A photograph of the UPS electronics is shown in Figure 5 with the complete circuit shown in Figure 6.
The circuits previously mentioned require the cables from the wall cubes to be cut to allow the UPS to be inserted in series. A neater solution would be to generate, say, 340 V DC from the car battery and feed this into an extension socket, then plug the wall cubes into the extension socket. Since the circuitry inside all wall cubes contains a rectifier, it would not matter if this voltage was AC or DC. However, the losses incurred in generating 340 V from a 12 V battery as well as the losses incurred in reducing that voltage down inside the wall cube meant that a low voltage circuit would be far more efficient and simpler, even if it did mean cutting the wall cube cables.
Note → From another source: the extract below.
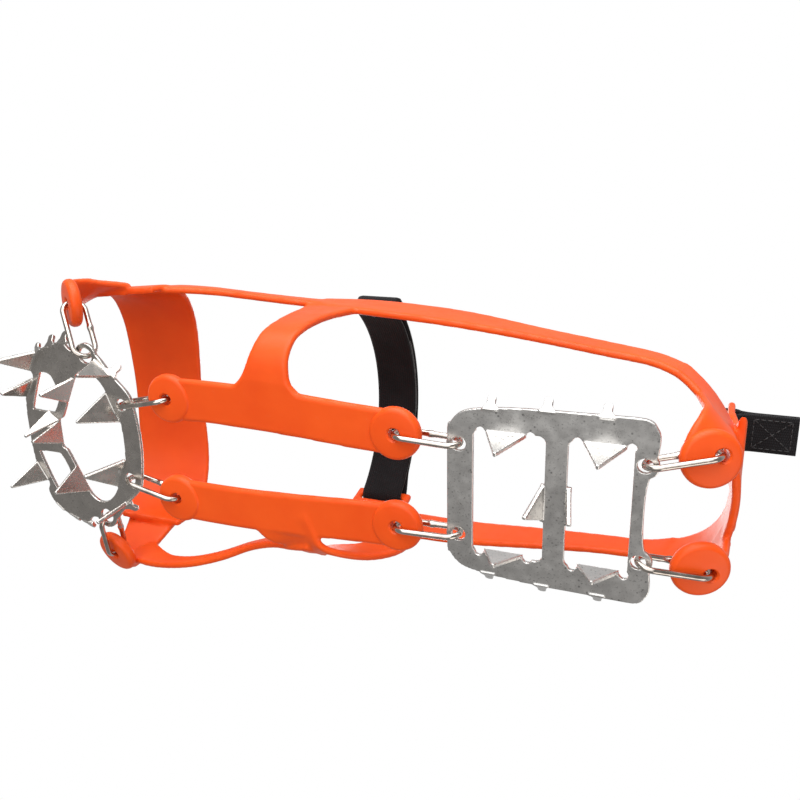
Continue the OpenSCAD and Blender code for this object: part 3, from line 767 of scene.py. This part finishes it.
def ribbon(name, path, thick, wide, place, material, edge=0.55, across=14):
    """Webbing along a path in its own plane, with soft selvedges and UVs in metres along and across it.

    place(p, q, s) turns the path point (p, q) and the distance across s into millimetres.
    """
    path = np.array(path, float)
    travel = np.concatenate([[0], np.cumsum(np.linalg.norm(np.diff(path, axis=0), axis=1))])
    half = wide / 2
    grid = np.linspace(-half, half, across + 1)
    top = [(s, thick / 2 * (1 - 0.35 * max(0, (abs(s) - half + edge) / edge) ** 2)) for s in grid]
    section = top + [(s, -h) for s, h in reversed(top)]
    rings = []
    for i, point in enumerate(path):
        d = unit(path[min(i + 1, len(path) - 1)] - path[max(i - 1, 0)])
        normal = np.array([-d[1], d[0]])
        rings.append([place(*(point + normal * h), s) for s, h in section])
    vertices, faces = loft(rings)
    made = to_object(name, vertices, faces, material)
    layer = made.data.uv_layers.new(name="UVMap")
    count = len(section)
    for loop in made.data.loops:
        ring, spot = divmod(loop.vertex_index, count)
        layer.data[loop.index].uv = (travel[ring] * MM, (section[spot][0] + half) * MM)
    shade_smooth(made)
    return made


def stitch(start, end, lift):
    """One sewn stitch: a short thread that bows up out of the cloth, its ends sunk in it."""
    bow, sink = 0.34, 0.16
    start, end, lift = Vector(start), Vector(end), Vector(lift).normalized()
    along = (end - start).normalized()
    side = along.cross(lift)
    rings = []
    for i in range(7):
        u = i / 6
        middle = start.lerp(end, u) + lift * (bow * math.sin(math.pi * u) - sink)
        rings.append([middle + (side * math.cos(a) + lift * math.sin(a)) * THREAD_R
                      for a in (2 * math.pi * k / 6 for k in range(6))])
    return loft(rings)


def sewn(cloth, seams, material):
    """Adds rows of stitches to a piece of webbing.  Each seam is (start, end, lift) in millimetres."""
    parts = []
    for start, end, lift in seams:
        start, end = Vector(start), Vector(end)
        count = max(1, round((end - start).length / STITCH_PITCH))
        for i in range(count):
            a, b = (i + 0.1) / count, (i + 0.88) / count
            parts.append(stitch(start.lerp(end, a), start.lerp(end, b), lift))
    threads = to_object(cloth.name + "_thread", *joined(parts), material)
    shade_smooth(threads)
    bpy.ops.object.select_all(action="DESELECT")
    threads.select_set(True)
    cloth.select_set(True)
    bpy.context.view_layer.objects.active = cloth
    bpy.ops.object.join()


def across_x(p, q, s):
    """The place of the instep pieces: their path is in the plane of y and z, and they are wide along x."""
    return (LUG_X + s, p, q)


def instep_paths():
    """The webbing over the arch, its wrap round a bar, and the end that is sewn back on to the webbing."""
    drop, sewn_to = 14, 33.2
    wrap = [about_bar(BAR_ANG + 180 + i * 15) for i in range(1, 13)]
    over = arc(ARCH_R, 180 - BAR_ANG, BAR_ANG, 40)
    doubled = [polar(ARCH_R + 2 * WRAP_R - (2 * WRAP_R - WEB_T * PLY) * ease(i / 6), BAR_ANG + drop * i / 6)
               for i in range(1, 7)]
    doubled += arc(ARCH_R + WEB_T * PLY, BAR_ANG + drop + 2, BAR_ANG + sewn_to, 8)
    return over + wrap, wrap, doubled


def flip(points):
    """The same points on the other side of the object."""
    return [np.array([-p, q]) for p, q in points]


def make_instep(web, hook, loops, thread_material):
    """The strap over the instep, its free flap, and the two halves of the closure between them."""
    strap, wrap, doubled = instep_paths()
    right_end = flip(wrap + doubled)[::-1]
    whole = right_end + strap
    strap_piece = ribbon("instep_webbing", whole, WEB_T, WEB_W, across_x, web)
    seams = []
    low, high, top = BAR_ANG + 19, BAR_ANG + 31.5, ARCH_R + WEB_T * (PLY + 0.5)
    side = 7
    box = (((low, -side), (low, side)), ((high, -side), (high, side)), ((low, -side), (high, -side)),
           ((low, side), (high, side)), ((low, -side), (high, side)))
    for start, end in box:
        ends = [Vector(across_x(-p, q, s)) for (p, q), s in ((polar(top, a), s) for a, s in (start, end))]
        p, q = polar(1, (low + high) / 2)
        seams.append((*ends, (0, -p, q - ARCH_Z)))
    sewn(strap_piece, seams, thread_material)
    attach(strap_piece, "harness")
    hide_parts("instep_strap")

    wrapped = ARCH_R + 2 * WRAP_R
    lift = [polar(wrapped + (FLAP_RAD - wrapped) * ease(i / 7), FLAP_START + 12 * i / 7) for i in range(8)]
    flap_path = [wrap[-2], wrap[-1]] + lift + arc(FLAP_RAD, FLAP_START + 14, FLAP_END, 24)
    flap = ribbon("instep_flap_webbing", smoothed(flap_path, 3), WEB_T, WEB_W - 0.3, across_x, web)
    at(LUG_X, *wrap[-1])
    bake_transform(flap)
    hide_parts("instep_strap_flap")

    hook_path = arc(FLAP_RAD - WEB_T / 2 - PATCH_T / 2, BAR_ANG + 24, FLAP_END - 4, 40)
    hooks = ribbon("hook_pad", hook_path, PATCH_T, WEB_W - 1, across_x, hook)
    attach(hooks, "strap_flap")
    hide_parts("hook_patch")

    loop_end = 122
    loop_path = arc(ARCH_R + WEB_T / 2 + PATCH_T / 2, BAR_ANG + 22, loop_end, 60)
    pile = ribbon("loop_pad", loop_path, PATCH_T, WEB_W - 1, across_x, loops)
    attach(pile, "harness")
    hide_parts("loop_patch")


def make_pull(web, thread_material):
    """One strip of webbing folded round the bar of the lug, its two plies sewn together behind it."""
    def place(p, q, s):
        return (PULL_BAR[0] + p, s, PULL_BAR[1] + q)

    bar_clear, reach, half_gap = 3.4, 26.0, 0.86
    eye = bar_clear + WEB_T * 0.45
    lower = [(-reach, -half_gap), (-18, -half_gap), (-11, -0.87), (-7.4, -1.1)]
    upper = [(p, -q) for p, q in reversed(lower)]
    eye_turn = [(eye * math.cos(math.radians(a)), eye * math.sin(math.radians(a)))
                for a in range(-150, 151, 15)]
    folded = ribbon("pull_webbing", smoothed(lower + eye_turn + upper, 4), WEB_T * 0.94, PULL_W, place, web)
    seams = []
    near, far, side = -9, -23.6, 6.2
    box = [(near, -side), (near, side), (far, side), (far, -side)]
    rows = [(box[i], box[(i + 1) % 4]) for i in range(4)] + [(box[0], box[2]), (box[1], box[3])]
    for face in (-1, 1):
        level = face * (half_gap + WEB_T * 0.47)
        for start, end in rows:
            seams.append((place(start[0], level, start[1]), place(end[0], level, end[1]), (0, 0, face)))
    sewn(folded, seams, thread_material)
    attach(folded, "heel_pull")
    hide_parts("heel_pull_loop")


# ---------------------------------------------------------------- the object

def build():
    orange, nickel, web = elastomer(), link_steel(), webbing_cloth()
    heel_steel = plate_steel("heel_plate_steel", (1.0, 0.985, 0.96), 0.6, 0.26)
    fore_steel = plate_steel("forefoot_plate_steel", (0.80, 0.76, 0.715), 0.35, 0.20)
    hook, pile = pile_cloth("hook_tape", 1600.0, 0.35), pile_cloth("loop_tape", 900.0, 0.4)
    make_harness(orange)
    make_plate("heel_plate", heel_steel)
    make_plate("forefoot_plate", fore_steel)
    for kind in HOLES:
        for side in SIDES:
            make_link(kind, side, nickel)
    sewing = thread()
    make_instep(web, hook, pile, sewing)
    make_pull(web, sewing)


bpy.context.scene.view_settings.view_transform = "Standard"
camera_axes = make_camera()
light_scene(*camera_axes)
make_floor()
build()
The LTC4416 evaluation kits included LEDs to indicate whether the main or backup power supply was being used and these could easily be brought to the outside casing. Another useful addition would be a push button switch to artificially pull the LTC4416’s enable pins low to test the switch over functionality.
The circuit was tested extensively and found to give excellent performance. For higher currents, N-channel ideal diodes are available. The LTC4416 is part of a wide range of ideal diodes and hot swap devices available from Analog Devices.
The circuit described in this article illustrates the design of a simple home uninterruptible power supply that can be built to keep various home appliances alive in the event of a power failure. There is no reason why this circuit cannot be modified to use more powerful MOSFETs and a larger battery to give an increased output power and a longer backup life.